Fauna yang dijumpai misalnya monyet ekor panjang, siamang, simpai, rusa, babi hutan, macan tutul, dan juga tapir. Sianok merupakan nama salah satu negara yang terletak di dasar lembah (ngarai) tersebut. Kata “sianok” berasal dari dua suku kata yakni “Si” dan “Anok” yang memiliki makna Si Pendiam.
Secara sejarah geologi, Ngarai ini sendiri terbentuk akibat letusan gunung api purba yang lokasinya di Danau Maninjau sekarang. Gunung itu bernama Gunung Tinjau. Selanjutnya selama ribuan tahun, melalui gerakan pergeseran horisontal sebesar 2 mm/hari terbukalah celah lebar ngarai sianok ini.
Patahan tempat pergeseran ini dinamai patahan Semangka, yang secara ilmu geologi terjadi akibat tumbukan dua lempeng, yaitu lempeng India dan lempeng Indo-Australia. Di balik indahnya tebing ngarai Ngarai Sianok, dalam memori kolektif masyarakat tersimpan sebuah legenda mengenai pembentukan ngarai ini.
Zaman dahulu kala ada seorang laki-laki yang bernama Katik Muno yang datang di area itu. Kedatangan Katik Muno dalam rangka mengiringi kedatangan pimpinannya, yaitu Sang Sapurba.
Mereka berdua menetap di wilayah pedalaman Sumatera, yakni area Minangkabau. Kati Muno memiliki tubuh besar, sakti dan kulit yang sangat keras seperti tembaga. Namun sayang sekali dia dikuasai nafsu sehingga berpikir untuk menjadi penguasa di negeri Minangkabau.

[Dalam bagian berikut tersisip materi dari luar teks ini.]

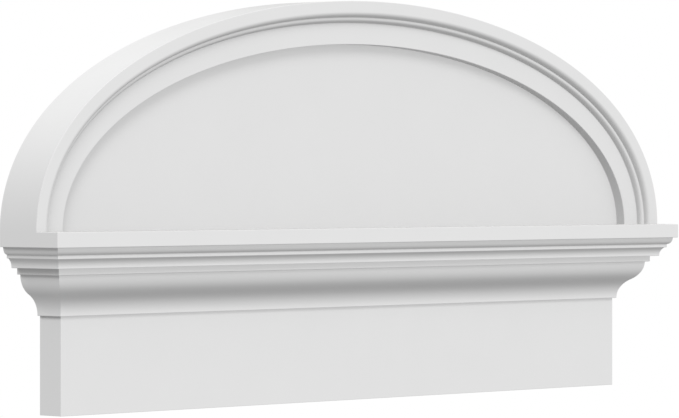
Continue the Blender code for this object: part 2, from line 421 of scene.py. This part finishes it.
def skin(rings, rings_run_along):
    """Closed mesh through rings of points, with flat ends, that knows how it was milled."""
    shape = bmesh.new()
    milled = shape.verts.layers.float_vector.new(MILLED)
    round_ring = distances(rings[0])
    through_rings = distances([ring[0] for ring in rings])
    rows = []
    for ring, through in zip(rings, through_rings):
        row = []
        for point, around in zip(ring, round_ring):
            vertex = shape.verts.new(point)
            vertex[milled] = (through, around, 0.0) if rings_run_along else (around, through, 0.0)
            row.append(vertex)
        rows.append(row)
    for row, following in zip(rows, rows[1:]):
        for corner in range(len(row)):
            shape.faces.new((row[corner - 1], row[corner], following[corner], following[corner - 1]))
    shape.faces.new(rows[0])
    shape.faces.new(rows[-1])
    bmesh.ops.recalc_face_normals(shape, faces=shape.faces)
    return shape


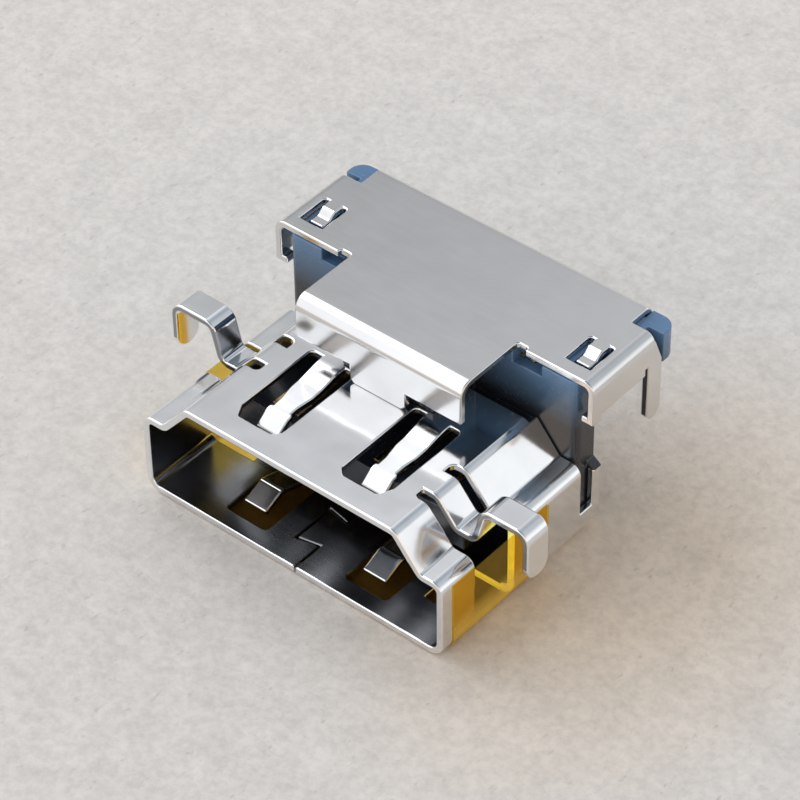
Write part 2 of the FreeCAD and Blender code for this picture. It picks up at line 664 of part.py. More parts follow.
def cover_reliefs(body):
    # small cuts that free the bends: one in each inner corner, one before each rear leg
    nose_side = "Sizes.cover_nose_width / 2"
    corner = draw(body, "relief_outline", "XY_Plane", [rectangle(
        nose_side, "Places.wing_front - Sizes.sheet",
        nose_side + " + Sizes.relief_width", "Places.wing_front + Sizes.relief_depth",
    )], "Sizes.cover_top")
    relief = cut(body, corner, "relief", "2 * Sizes.sheet")
    side = draw(body, "leg_notch_outline", "YZ_Plane", [rectangle(
        "Places.rear_leg_front - Sizes.leg_notch", "Sizes.cover_side_level - Sizes.sheet",
        "Places.rear_leg_front", "Sizes.cover_side_level + 2 * Sizes.leg_notch",
    )], "Places.wing_side")
    notch = cut(body, side, "leg_notch_cut", "2 * Sizes.sheet")
    return corner, relief, notch


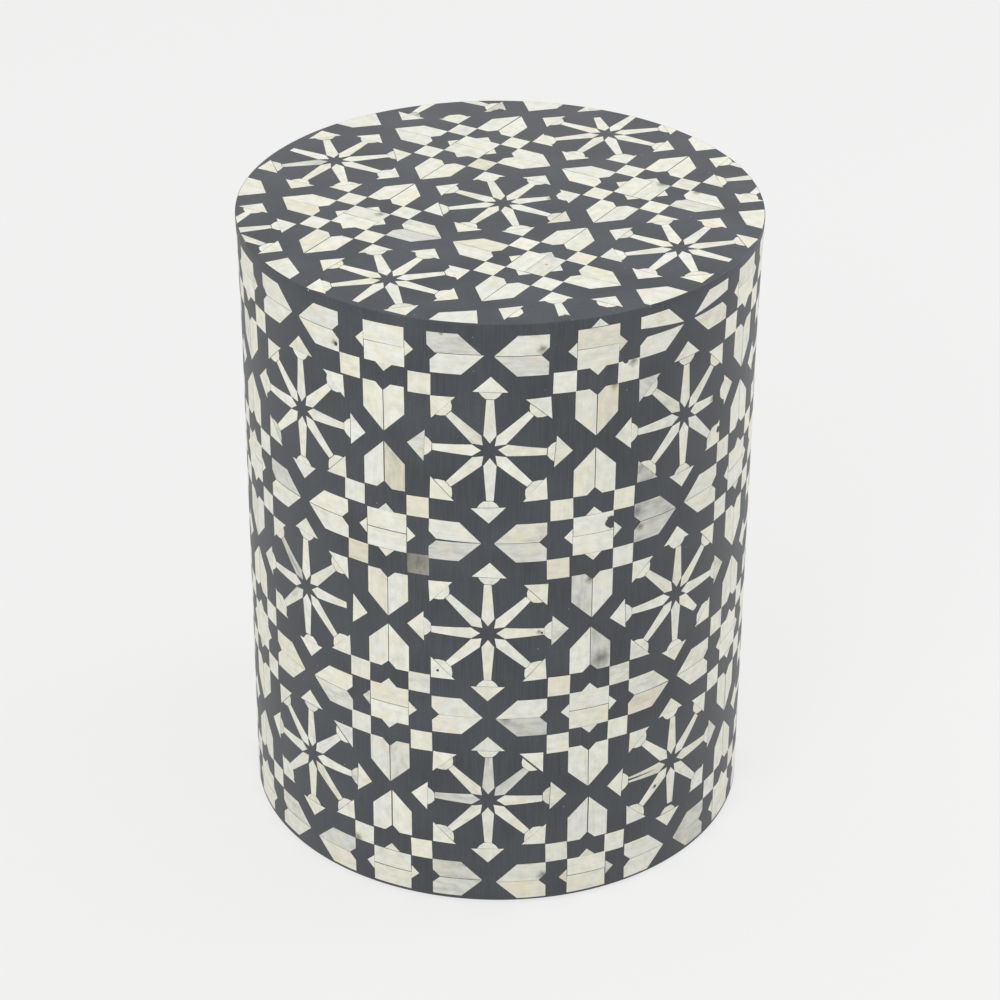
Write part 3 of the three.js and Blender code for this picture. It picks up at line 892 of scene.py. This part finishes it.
# %% Shifts on the side
# Whole rosettes and stars that stand off their place in the rows, by mm right and up
ROSETTE_SHIFTS = {
    (7, 0): (0.6, 0.3), (0, 0): (0, -0.5), (0, 1): (-0.4, -1.2), (1, 1): (-1.4, 0.8), (7, 2): (1.2, 0),
}
STAR_SHIFTS = {(0, 0): (0.5, -0.6), (7, 3): (0.8, 0), (0, 3): (0.6, -0.4)}

# Arm tips, leaves and squares that were laid clearly off their place, by mm right and up.
# A spoke is as much longer or shorter as its tip lies farther out or in.
TIP_SHIFTS = {
    (7, 0, 3): (0.5, -1.5), (7, 0, 6): (0.5, 1.5), (7, 1, 2): (1, 1), (7, 1, 5): (-1, 1.5),
    (7, 1, 6): (2.5, -0.5), (7, 1, 7): (1.5, 0.5), (7, 2, 2): (0.5, -1.5), (7, 2, 4): (2.5, 0.5),
    (7, 2, 6): (0.5, 1.5), (0, 0, 1): (2, -0.5), (0, 0, 3): (1, 0), (0, 0, 6): (-1, 0),
    (0, 0, 7): (-1, 0), (0, 1, 1): (1, -1.5), (0, 1, 2): (1, 0.5), (0, 1, 3): (-1.5, -0.5),
    (0, 1, 4): (-1, 1.5), (0, 2, 0): (-0.5, 1.5), (0, 2, 1): (-2, -0.5), (0, 2, 2): (-0.5, -1.5),
    (0, 2, 3): (0.5, -1.5), (0, 2, 4): (0.5, -1.5), (0, 2, 6): (-0.5, 2), (0, 2, 7): (2, 0.5),
    (1, 0, 4): (-1.5, 1), (1, 0, 7): (0.5, 1.5), (1, 1, 2): (-2, -0.5), (1, 1, 7): (-0.5, 2),
    (1, 2, 1): (-2.5, 2), (1, 2, 2): (-2.5, -1), (1, 2, 6): (-1.5, 1.5),
}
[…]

Didorong oleh keinginan menjadi penguasa di Minangkabau, sifat katik mono dari orang yang lemah lembut berubah menjadi orang yang kasar dan jahat. Kejahatannya menimbulkan penderitaan dan ketakutan bagi penduduk Minangkabau.
Melihat hal ini, Sang Sapurba yang merupakan atasan katik muno merasa malu. Untuk menghindari konflik dengan Sang Sapurba, Katik Muno berubah wujud menjadi naga dan membagi daratan menjadi 2 bagian.
Batas wilayah dari pembagian yang dilakukan oleh naga raksasa inilah yang saat ini menjadi Ngarai Sianok. Saat awal dibentuk oleh Sang Naga, dasar ngarai dialiri oleh api yang membara.
Namun setelah pertempuran antara Katik Muno dan Sang Sapurba yang diakhiri dengan kekalahan Katik Muno, dia menyadari kesalahannya. Sebagai bentuk permohonan maaf, dengan kesaktiannya Katik Muno mengubah aliran api di dasar ngarai menjadi aliran air yang indah dan menyejukkan.